*Work to do*:
Give all of the lines again exactly as they read.

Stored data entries
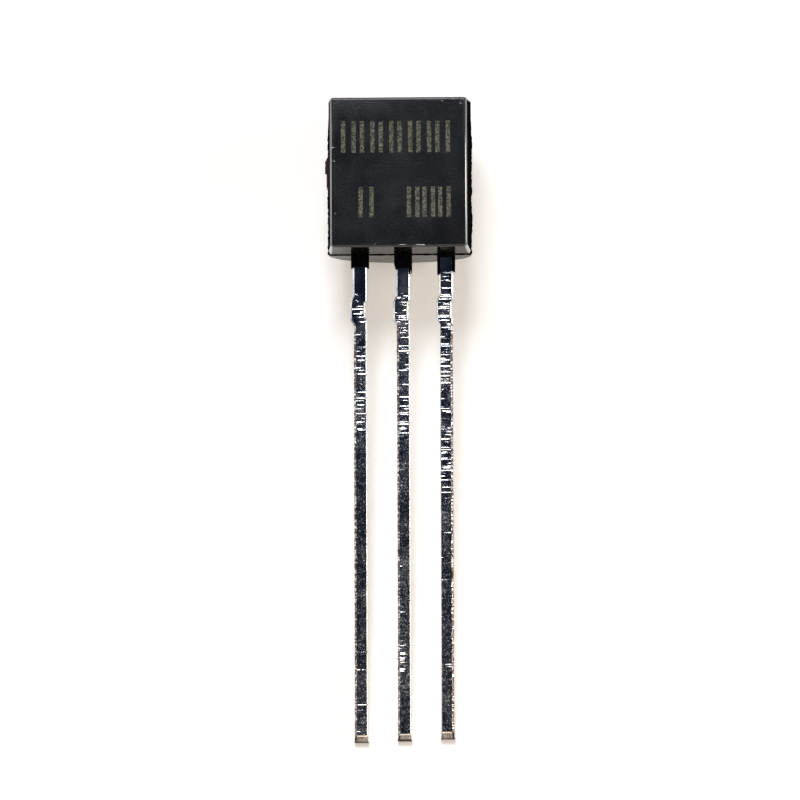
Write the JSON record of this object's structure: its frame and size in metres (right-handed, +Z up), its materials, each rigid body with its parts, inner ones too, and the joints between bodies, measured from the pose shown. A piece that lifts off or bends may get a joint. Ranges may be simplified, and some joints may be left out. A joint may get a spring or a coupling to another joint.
{
  "type": "to-92 transistor",
  "caption": "Small-signal transistor in a black TO-92 package with a flat front, round back and three tinned leads, lying on its back.",
  "frame": {"origin": "middle of the bounding box in X and Y, on the surface that the transistor lies on", "axes": "+Z up, out of the flat front to 8.3 degrees; +Y along the package from the lead tips to the top of the body; +X to the right seen from above"},
  "size_m": [0.0044, 0.0192, 0.0042],
  "materials": {
    "epoxy_moulding": "fine satin moulded black epoxy",
    "tinned_lead_frame": "bright tin plating with fine rolling and stamping marks",
    "silicon": "polished grey silicon",
    "solder": "dull grey soft solder",
    "bond_wire": "bright drawn gold-coloured wire"
  },
  "bodies": {
    "root": {"moulded_case": "epoxy_moulding", "emitter_lead": "tinned_lead_frame", "base_lead": "tinned_lead_frame", "collector_lead": "tinned_lead_frame", "silicon_die": "silicon", "die_attach": "solder", "emitter_bond_wire": "bond_wire", "base_bond_wire": "bond_wire"}
  },
  "joints": []
}
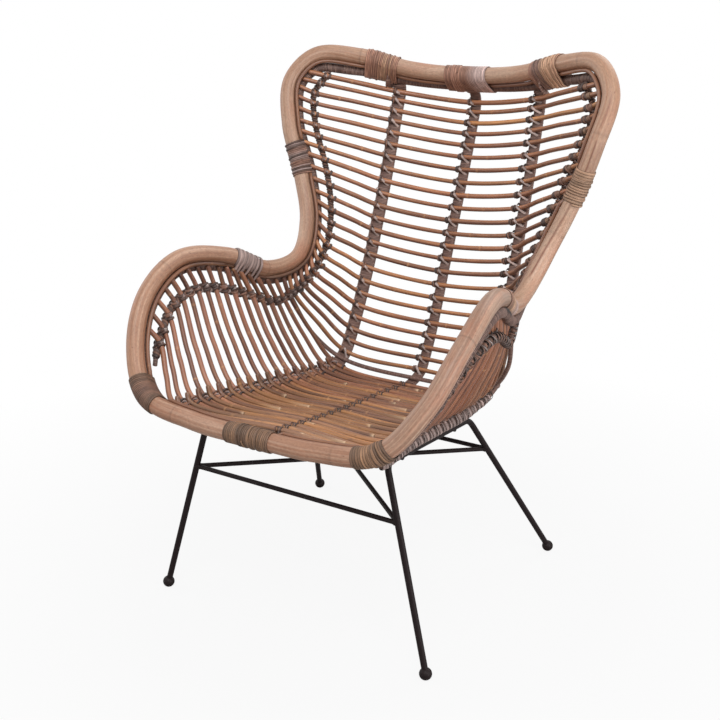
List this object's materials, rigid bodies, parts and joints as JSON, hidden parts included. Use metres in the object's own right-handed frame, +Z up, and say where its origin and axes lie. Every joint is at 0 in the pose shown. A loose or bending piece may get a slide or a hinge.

*Full response*:
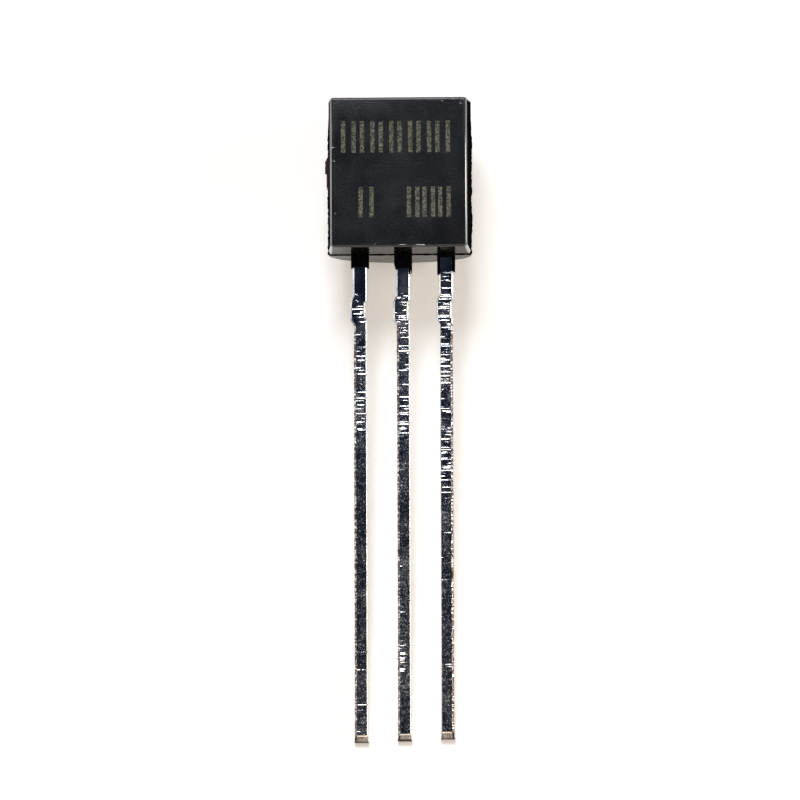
Write the JSON record of this object's structure: its frame and size in metres (right-handed, +Z up), its materials, each rigid body with its parts, inner ones too, and the joints between bodies, measured from the pose shown. A piece that lifts off or bends may get a joint. Ranges may be simplified, and some joints may be left out. A joint may get a spring or a coupling to another joint.
{
  "type": "to-92 transistor",
  "caption": "Small-signal transistor in a black TO-92 package with a flat front, round back and three tinned leads, lying on its back.",
  "frame": {"origin": "middle of the bounding box in X and Y, on the surface that the transistor lies on", "axes": "+Z up, out of the flat front to 8.3 degrees; +Y along the package from the lead tips to the top of the body; +X to the right seen from above"},
  "size_m": [0.0044, 0.0192, 0.0042],
  "materials": {
    "epoxy_moulding": "fine satin moulded black epoxy",
    "tinned_lead_frame": "bright tin plating with fine rolling and stamping marks",
    "silicon": "polished grey silicon",
    "solder": "dull grey soft solder",
    "bond_wire": "bright drawn gold-coloured wire"
  },
  "bodies": {
    "root": {"moulded_case": "epoxy_moulding", "emitter_lead": "tinned_lead_frame", "base_lead": "tinned_lead_frame", "collector_lead": "tinned_lead_frame", "silicon_die": "silicon", "die_attach": "solder", "emitter_bond_wire": "bond_wire", "base_bond_wire": "bond_wire"}
  },
  "joints": []
}
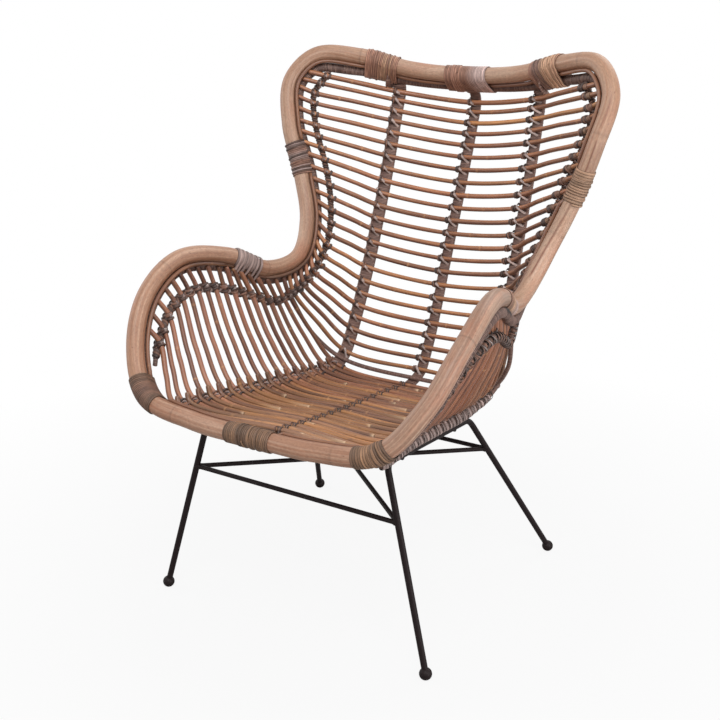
List this object's materials, rigid bodies, parts and joints as JSON, hidden parts included. Use metres in the object's own right-handed frame, +Z up, and say where its origin and axes lie. Every joint is at 0 in the pose shown. A loose or bending piece may get a slide or a hinge.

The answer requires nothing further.